| EXERCISE TASK |
The lines to return are those from the one containing "Recreate this object" down to the one containing "from mathutils import Matrix, Vector", inclusive; return them exactly and nothing else.

----------------------------------------

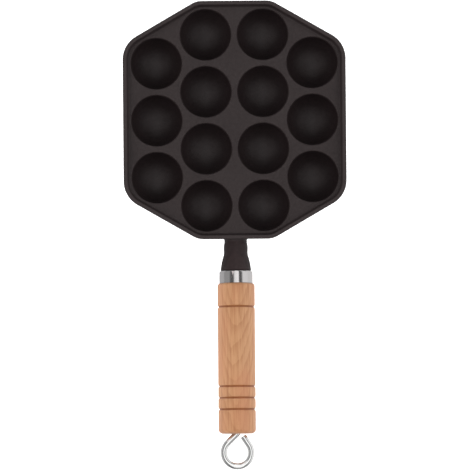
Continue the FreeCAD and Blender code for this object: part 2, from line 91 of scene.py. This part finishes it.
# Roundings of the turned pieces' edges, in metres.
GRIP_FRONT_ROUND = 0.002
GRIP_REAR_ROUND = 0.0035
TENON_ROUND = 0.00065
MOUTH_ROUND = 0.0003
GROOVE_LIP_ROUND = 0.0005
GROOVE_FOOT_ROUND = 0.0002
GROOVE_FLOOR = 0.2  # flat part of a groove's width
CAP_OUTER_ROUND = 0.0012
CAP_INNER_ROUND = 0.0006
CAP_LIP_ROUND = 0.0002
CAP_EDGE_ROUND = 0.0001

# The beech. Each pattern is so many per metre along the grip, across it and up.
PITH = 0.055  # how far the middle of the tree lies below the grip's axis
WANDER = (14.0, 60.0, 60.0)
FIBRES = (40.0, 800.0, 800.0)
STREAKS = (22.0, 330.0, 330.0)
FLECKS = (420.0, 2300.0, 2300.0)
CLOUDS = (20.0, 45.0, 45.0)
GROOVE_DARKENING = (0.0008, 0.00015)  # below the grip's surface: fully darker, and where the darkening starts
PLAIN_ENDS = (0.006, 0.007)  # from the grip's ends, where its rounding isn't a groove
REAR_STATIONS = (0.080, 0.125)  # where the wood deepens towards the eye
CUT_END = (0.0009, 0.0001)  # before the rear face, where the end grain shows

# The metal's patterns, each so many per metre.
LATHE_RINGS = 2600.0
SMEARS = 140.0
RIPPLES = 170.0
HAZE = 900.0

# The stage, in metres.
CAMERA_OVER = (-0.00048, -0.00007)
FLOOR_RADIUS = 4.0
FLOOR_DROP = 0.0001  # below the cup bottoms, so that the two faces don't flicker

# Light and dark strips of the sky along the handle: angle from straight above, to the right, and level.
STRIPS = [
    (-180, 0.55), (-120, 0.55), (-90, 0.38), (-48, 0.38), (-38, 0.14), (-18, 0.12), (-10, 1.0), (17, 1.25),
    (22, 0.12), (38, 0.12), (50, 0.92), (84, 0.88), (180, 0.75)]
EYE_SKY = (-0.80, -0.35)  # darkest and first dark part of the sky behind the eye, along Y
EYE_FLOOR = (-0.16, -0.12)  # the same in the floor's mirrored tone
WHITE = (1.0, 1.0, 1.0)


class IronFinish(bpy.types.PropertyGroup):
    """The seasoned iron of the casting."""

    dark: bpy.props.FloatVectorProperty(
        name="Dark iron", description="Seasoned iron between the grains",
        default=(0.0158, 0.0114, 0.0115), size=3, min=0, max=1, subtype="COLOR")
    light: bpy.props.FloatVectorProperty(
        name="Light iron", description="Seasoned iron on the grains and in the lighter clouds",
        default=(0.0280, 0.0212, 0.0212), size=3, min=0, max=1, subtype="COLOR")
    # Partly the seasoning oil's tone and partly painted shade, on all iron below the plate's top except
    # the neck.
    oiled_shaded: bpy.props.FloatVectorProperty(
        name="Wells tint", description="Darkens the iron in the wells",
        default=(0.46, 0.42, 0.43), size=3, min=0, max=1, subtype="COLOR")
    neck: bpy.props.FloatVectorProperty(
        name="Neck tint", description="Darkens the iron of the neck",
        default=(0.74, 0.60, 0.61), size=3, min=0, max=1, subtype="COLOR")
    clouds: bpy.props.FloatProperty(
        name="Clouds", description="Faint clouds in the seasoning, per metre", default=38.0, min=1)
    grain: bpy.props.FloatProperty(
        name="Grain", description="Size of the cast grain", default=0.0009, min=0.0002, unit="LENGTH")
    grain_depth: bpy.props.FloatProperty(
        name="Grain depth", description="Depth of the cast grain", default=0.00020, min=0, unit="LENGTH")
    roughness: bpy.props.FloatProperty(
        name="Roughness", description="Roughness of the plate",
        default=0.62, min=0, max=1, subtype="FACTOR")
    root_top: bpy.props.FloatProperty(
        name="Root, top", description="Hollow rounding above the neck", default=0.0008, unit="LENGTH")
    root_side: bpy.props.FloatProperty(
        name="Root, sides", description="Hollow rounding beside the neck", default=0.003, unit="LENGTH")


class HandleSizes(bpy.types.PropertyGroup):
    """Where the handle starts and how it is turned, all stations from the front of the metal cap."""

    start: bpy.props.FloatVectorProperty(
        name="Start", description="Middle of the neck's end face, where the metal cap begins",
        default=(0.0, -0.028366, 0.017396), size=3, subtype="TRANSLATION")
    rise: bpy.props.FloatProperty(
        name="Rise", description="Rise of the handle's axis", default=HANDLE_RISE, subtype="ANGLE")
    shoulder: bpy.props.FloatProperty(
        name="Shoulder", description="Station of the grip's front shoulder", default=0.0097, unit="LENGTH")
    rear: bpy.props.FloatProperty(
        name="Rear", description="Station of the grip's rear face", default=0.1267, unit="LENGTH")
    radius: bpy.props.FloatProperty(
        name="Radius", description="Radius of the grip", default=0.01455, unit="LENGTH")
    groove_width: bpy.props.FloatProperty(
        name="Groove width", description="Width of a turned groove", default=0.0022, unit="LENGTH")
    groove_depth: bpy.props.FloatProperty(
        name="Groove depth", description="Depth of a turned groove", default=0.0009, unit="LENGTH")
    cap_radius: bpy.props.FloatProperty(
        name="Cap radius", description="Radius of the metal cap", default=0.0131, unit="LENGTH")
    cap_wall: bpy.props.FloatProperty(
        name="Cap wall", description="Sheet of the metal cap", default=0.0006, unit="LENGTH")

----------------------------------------

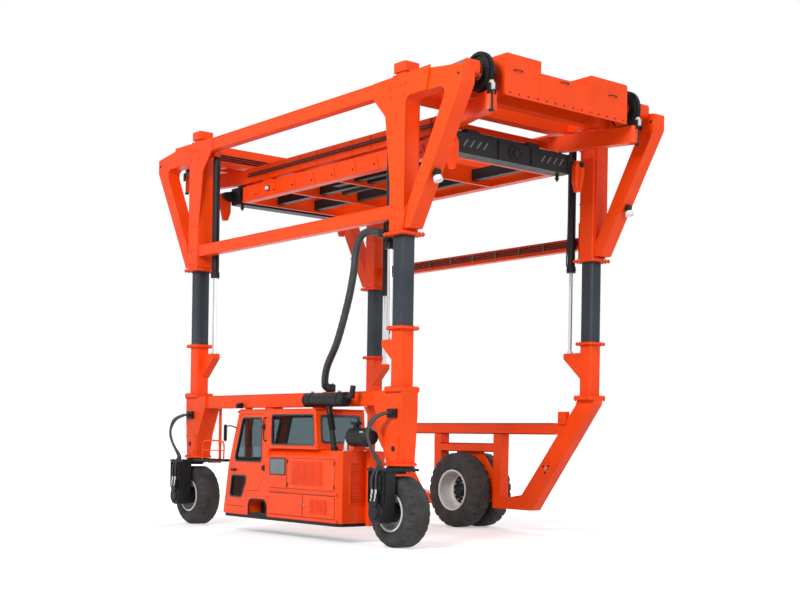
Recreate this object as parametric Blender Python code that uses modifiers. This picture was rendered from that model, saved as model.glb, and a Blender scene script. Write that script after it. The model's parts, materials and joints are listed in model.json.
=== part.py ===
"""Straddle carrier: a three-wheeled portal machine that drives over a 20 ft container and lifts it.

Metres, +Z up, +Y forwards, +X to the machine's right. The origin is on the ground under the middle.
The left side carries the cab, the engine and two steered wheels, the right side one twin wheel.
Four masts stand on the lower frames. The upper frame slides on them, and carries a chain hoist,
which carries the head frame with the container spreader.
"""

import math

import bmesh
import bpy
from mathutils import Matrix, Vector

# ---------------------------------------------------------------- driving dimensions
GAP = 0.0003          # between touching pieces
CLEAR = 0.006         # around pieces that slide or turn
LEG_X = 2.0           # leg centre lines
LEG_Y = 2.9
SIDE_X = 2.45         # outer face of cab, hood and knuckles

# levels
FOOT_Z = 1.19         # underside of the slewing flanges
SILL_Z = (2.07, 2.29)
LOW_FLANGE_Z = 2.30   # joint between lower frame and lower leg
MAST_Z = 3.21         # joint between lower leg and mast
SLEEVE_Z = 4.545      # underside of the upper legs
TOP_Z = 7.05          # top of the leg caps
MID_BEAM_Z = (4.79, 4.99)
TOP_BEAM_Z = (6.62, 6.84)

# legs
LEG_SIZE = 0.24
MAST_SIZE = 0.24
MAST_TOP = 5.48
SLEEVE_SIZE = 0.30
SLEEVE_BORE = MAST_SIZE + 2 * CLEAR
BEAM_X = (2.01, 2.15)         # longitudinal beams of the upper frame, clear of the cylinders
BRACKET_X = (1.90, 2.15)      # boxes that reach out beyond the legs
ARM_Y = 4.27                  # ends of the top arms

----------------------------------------

| RESULT FOR THIS EXERCISE |
Recreate this object as parametric Blender Python code that uses modifiers. This picture was rendered from that model, saved as model.glb, and a Blender scene script. Write that script after it. The model's parts, materials and joints are listed in model.json.
=== part.py ===
"""Straddle carrier: a three-wheeled portal machine that drives over a 20 ft container and lifts it.

Metres, +Z up, +Y forwards, +X to the machine's right. The origin is on the ground under the middle.
The left side carries the cab, the engine and two steered wheels, the right side one twin wheel.
Four masts stand on the lower frames. The upper frame slides on them, and carries a chain hoist,
which carries the head frame with the container spreader.
"""

import math

import bmesh
import bpy
from mathutils import Matrix, Vector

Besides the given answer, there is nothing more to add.